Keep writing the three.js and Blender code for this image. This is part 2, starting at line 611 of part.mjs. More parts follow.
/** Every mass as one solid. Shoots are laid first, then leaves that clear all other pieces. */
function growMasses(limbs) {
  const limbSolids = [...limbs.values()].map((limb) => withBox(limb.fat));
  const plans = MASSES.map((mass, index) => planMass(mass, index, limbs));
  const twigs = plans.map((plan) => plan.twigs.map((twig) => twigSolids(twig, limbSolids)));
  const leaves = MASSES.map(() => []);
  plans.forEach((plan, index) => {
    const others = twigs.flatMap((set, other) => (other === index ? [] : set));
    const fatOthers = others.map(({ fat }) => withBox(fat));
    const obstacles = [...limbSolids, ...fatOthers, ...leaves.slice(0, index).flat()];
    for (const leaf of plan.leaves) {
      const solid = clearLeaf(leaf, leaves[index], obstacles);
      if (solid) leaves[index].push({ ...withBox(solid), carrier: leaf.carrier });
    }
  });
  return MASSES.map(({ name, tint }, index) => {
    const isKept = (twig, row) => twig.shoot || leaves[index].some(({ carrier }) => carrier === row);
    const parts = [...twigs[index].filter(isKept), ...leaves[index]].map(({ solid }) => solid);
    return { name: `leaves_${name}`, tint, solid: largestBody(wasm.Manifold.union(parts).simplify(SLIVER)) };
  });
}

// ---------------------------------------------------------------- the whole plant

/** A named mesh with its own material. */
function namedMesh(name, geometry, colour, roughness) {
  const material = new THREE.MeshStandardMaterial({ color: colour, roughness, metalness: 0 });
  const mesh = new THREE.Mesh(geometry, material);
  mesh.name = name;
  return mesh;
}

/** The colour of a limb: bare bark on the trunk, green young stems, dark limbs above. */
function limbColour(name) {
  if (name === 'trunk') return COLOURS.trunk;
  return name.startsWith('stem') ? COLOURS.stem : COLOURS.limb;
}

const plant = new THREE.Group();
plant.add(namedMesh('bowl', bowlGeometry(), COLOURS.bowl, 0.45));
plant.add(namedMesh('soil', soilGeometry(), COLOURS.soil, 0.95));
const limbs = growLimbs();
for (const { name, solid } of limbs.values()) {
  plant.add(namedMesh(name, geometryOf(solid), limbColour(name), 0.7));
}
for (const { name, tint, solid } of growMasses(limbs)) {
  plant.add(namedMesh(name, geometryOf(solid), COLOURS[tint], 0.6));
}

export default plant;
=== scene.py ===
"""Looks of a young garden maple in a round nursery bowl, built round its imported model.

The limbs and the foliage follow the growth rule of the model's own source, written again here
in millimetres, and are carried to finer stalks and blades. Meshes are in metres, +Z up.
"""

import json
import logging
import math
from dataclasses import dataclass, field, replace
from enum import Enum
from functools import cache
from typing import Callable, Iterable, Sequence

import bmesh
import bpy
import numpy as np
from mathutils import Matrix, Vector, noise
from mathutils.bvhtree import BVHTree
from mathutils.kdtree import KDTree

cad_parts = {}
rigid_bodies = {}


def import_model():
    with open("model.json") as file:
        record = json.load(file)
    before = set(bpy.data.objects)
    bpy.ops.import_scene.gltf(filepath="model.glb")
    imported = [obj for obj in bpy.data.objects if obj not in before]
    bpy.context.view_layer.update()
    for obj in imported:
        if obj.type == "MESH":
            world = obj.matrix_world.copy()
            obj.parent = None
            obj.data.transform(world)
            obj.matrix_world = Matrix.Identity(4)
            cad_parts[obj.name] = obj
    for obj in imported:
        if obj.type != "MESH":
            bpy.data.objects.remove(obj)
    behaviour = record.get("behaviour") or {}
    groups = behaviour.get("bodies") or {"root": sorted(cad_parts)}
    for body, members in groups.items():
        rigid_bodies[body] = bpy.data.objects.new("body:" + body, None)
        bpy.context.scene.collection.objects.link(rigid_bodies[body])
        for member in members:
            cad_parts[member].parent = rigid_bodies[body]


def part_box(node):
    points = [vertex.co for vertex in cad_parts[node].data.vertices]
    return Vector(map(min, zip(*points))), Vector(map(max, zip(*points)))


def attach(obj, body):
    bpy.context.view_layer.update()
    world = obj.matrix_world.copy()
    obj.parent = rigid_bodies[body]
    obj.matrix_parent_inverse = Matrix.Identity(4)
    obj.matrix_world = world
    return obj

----

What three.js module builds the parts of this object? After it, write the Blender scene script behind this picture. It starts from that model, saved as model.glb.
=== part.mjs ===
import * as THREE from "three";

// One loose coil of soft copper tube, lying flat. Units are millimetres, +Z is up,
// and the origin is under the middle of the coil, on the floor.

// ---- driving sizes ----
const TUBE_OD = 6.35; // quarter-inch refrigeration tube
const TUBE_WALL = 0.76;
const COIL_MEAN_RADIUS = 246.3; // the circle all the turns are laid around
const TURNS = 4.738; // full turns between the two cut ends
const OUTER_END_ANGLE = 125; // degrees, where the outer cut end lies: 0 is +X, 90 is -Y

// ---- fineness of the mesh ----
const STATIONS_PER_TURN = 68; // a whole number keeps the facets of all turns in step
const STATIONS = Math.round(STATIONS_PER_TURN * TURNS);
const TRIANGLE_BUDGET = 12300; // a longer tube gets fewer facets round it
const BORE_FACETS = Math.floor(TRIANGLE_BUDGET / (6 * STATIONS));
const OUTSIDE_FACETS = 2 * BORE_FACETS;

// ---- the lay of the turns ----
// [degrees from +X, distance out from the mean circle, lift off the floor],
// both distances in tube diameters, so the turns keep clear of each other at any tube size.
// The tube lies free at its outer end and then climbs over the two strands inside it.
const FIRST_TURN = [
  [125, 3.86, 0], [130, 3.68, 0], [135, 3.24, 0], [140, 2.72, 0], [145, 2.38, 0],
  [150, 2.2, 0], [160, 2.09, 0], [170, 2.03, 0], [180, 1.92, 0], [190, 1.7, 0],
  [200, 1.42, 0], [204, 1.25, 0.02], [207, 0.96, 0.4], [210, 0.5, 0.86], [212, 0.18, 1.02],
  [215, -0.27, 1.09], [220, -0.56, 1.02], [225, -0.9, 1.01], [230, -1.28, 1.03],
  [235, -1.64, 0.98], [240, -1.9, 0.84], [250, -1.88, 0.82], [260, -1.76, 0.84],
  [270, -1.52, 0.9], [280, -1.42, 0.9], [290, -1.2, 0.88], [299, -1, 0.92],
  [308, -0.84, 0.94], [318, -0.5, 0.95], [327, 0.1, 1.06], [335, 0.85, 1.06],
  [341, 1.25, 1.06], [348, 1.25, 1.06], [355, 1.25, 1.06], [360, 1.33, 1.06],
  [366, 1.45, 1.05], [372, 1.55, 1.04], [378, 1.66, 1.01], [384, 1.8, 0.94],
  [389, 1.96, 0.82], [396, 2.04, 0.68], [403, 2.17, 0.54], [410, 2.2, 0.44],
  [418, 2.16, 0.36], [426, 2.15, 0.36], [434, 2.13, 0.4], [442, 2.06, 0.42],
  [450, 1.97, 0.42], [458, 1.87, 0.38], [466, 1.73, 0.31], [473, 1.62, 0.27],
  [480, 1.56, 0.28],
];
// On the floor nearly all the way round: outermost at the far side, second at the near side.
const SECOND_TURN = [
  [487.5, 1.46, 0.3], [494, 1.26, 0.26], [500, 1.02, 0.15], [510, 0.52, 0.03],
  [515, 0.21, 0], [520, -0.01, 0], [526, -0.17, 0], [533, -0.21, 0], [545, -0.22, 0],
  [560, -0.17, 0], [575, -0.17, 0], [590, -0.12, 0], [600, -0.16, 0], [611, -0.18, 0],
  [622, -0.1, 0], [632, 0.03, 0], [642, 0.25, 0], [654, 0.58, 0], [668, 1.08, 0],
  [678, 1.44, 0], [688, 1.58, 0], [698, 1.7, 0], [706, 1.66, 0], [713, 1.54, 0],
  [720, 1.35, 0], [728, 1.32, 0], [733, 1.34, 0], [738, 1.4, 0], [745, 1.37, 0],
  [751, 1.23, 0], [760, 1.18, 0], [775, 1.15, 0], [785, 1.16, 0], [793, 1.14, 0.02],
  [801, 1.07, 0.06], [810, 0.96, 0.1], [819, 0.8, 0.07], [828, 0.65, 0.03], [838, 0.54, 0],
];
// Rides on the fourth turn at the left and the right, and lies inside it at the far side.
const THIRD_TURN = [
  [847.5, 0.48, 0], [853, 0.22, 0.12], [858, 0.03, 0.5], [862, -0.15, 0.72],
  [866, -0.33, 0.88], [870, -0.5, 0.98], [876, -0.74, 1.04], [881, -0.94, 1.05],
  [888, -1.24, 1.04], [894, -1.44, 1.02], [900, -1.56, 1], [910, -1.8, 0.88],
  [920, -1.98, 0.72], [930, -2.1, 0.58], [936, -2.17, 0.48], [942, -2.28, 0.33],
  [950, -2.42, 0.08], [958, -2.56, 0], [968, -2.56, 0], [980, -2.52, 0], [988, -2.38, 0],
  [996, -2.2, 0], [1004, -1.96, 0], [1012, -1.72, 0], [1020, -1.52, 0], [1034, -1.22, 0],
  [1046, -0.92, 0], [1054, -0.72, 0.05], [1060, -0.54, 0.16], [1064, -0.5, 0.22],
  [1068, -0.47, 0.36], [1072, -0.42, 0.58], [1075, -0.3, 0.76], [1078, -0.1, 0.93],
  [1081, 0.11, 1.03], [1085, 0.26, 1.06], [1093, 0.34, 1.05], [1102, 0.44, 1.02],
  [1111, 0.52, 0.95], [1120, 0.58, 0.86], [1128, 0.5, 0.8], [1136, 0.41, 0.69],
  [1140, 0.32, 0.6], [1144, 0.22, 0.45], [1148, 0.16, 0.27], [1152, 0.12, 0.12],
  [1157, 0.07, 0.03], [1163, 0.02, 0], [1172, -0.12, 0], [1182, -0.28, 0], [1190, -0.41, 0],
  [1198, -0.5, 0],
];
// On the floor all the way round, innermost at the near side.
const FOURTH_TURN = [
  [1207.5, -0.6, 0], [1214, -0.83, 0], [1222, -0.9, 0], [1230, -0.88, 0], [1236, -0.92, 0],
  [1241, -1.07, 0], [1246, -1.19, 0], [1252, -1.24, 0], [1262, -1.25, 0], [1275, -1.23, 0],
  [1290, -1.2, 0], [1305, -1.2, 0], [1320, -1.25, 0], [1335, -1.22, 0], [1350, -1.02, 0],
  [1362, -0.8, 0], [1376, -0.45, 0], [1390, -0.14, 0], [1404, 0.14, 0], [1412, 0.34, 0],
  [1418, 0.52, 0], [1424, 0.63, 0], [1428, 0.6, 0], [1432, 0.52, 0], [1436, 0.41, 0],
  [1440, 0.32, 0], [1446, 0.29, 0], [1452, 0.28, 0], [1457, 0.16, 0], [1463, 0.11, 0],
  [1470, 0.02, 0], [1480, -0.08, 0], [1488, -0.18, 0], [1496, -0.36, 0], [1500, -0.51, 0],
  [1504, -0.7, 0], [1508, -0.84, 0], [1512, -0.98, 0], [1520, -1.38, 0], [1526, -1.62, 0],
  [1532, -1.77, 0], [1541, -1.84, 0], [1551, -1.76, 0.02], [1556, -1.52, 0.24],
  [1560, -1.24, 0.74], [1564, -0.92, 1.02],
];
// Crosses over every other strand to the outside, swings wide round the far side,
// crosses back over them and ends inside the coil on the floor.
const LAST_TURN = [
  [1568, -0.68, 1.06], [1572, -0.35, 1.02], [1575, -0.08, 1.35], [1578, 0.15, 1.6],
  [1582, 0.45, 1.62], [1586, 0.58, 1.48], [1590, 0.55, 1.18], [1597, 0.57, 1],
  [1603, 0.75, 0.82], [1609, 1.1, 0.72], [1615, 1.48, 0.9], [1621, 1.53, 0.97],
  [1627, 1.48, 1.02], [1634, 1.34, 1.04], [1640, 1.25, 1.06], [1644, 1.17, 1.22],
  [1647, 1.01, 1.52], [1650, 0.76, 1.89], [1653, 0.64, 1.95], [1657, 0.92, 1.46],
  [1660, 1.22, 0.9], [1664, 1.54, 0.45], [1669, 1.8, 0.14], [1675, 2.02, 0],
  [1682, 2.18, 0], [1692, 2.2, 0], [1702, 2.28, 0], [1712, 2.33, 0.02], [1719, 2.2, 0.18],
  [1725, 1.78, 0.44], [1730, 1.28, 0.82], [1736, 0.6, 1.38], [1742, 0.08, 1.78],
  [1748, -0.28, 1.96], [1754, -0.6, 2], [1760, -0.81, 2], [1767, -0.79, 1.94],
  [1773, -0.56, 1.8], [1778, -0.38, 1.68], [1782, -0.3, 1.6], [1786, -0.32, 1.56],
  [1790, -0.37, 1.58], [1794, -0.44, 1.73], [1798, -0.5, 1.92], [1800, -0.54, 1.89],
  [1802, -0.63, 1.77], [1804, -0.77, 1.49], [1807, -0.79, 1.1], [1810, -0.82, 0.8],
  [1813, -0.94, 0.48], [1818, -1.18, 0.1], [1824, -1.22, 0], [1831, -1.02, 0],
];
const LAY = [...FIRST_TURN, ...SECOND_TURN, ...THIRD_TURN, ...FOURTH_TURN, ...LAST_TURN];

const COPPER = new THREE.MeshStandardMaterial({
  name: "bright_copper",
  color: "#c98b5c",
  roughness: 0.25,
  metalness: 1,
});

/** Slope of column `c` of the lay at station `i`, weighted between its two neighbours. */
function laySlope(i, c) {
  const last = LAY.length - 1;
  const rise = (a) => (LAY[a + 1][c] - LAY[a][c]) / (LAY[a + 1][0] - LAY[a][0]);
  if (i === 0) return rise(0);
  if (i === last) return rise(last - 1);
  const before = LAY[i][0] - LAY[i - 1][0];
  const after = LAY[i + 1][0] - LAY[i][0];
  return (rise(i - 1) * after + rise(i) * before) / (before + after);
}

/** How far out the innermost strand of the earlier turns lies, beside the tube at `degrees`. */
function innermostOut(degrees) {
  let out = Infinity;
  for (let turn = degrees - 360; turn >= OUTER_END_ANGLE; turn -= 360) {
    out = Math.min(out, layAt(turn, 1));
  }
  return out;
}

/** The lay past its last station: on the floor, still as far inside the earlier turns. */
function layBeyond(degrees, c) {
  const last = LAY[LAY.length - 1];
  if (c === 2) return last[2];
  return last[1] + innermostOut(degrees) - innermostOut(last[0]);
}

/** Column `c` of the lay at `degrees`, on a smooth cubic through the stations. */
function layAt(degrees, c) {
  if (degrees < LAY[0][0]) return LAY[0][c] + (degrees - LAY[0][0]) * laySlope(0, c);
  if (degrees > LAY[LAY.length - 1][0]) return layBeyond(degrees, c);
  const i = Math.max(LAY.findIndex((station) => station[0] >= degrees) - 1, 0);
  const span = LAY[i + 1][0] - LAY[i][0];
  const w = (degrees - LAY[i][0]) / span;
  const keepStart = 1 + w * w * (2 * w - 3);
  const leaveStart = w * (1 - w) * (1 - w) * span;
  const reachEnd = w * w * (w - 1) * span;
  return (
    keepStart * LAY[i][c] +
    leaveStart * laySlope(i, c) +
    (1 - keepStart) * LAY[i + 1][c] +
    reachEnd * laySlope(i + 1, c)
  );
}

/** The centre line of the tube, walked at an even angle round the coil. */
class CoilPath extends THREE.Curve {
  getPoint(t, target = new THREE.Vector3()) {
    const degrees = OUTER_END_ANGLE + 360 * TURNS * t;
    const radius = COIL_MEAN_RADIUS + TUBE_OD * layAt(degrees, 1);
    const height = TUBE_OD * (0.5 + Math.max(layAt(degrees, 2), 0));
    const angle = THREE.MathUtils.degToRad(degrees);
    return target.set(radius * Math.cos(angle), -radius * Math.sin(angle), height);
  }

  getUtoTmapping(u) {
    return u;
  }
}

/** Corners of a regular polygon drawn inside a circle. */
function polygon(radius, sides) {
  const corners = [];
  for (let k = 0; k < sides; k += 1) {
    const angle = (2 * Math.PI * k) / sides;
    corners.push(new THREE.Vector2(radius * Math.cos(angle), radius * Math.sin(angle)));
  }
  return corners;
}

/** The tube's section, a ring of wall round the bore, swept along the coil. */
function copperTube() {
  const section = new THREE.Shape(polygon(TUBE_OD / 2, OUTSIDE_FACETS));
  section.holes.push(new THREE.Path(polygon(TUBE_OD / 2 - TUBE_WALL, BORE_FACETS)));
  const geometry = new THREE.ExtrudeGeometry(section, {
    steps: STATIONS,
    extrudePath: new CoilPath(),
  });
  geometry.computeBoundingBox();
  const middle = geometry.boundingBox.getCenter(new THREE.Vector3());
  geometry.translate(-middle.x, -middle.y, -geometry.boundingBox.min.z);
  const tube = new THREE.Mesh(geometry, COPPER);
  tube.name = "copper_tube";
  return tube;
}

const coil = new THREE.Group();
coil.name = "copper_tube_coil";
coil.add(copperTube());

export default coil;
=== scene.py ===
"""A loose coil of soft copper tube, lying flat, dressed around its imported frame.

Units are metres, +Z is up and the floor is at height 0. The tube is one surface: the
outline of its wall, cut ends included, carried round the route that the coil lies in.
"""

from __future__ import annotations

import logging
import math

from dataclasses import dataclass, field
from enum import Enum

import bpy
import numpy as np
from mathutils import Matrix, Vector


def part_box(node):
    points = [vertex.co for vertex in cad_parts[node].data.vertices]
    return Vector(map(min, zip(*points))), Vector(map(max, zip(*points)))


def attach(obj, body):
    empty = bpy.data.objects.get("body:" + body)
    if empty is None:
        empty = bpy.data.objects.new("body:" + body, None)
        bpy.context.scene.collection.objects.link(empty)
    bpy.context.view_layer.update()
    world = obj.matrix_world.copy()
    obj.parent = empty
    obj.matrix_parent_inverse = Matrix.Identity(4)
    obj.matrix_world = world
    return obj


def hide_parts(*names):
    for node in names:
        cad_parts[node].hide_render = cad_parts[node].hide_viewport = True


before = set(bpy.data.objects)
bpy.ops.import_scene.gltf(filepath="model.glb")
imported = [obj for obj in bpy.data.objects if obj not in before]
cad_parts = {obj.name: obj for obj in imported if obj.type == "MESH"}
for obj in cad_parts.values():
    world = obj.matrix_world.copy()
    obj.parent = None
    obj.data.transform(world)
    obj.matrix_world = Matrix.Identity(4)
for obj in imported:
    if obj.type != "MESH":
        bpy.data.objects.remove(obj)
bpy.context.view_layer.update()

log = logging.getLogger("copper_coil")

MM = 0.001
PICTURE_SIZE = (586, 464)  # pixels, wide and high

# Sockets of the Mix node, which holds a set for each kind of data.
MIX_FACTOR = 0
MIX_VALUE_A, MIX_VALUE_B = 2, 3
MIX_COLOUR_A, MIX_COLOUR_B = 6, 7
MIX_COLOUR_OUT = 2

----

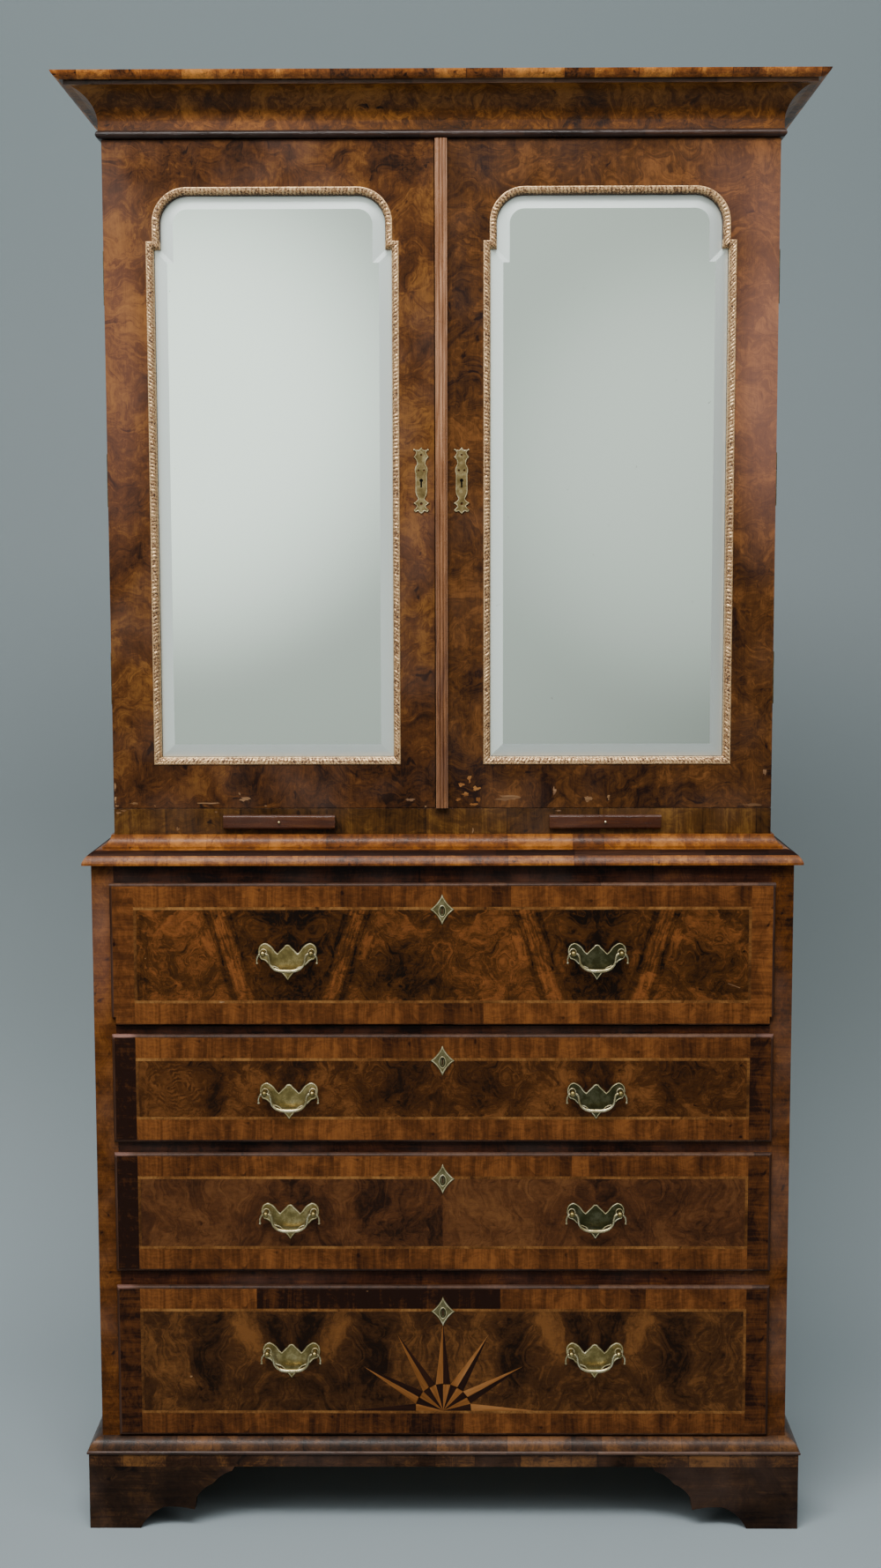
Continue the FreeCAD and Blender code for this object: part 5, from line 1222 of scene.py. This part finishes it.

----

YOUR GOAL: Look through the data above. Each line containing the word "filepath" needs to be copied.

EXERCISE RESULT:
    bpy.ops.import_scene.gltf(filepath="model.glb")
bpy.ops.import_scene.gltf(filepath="model.glb")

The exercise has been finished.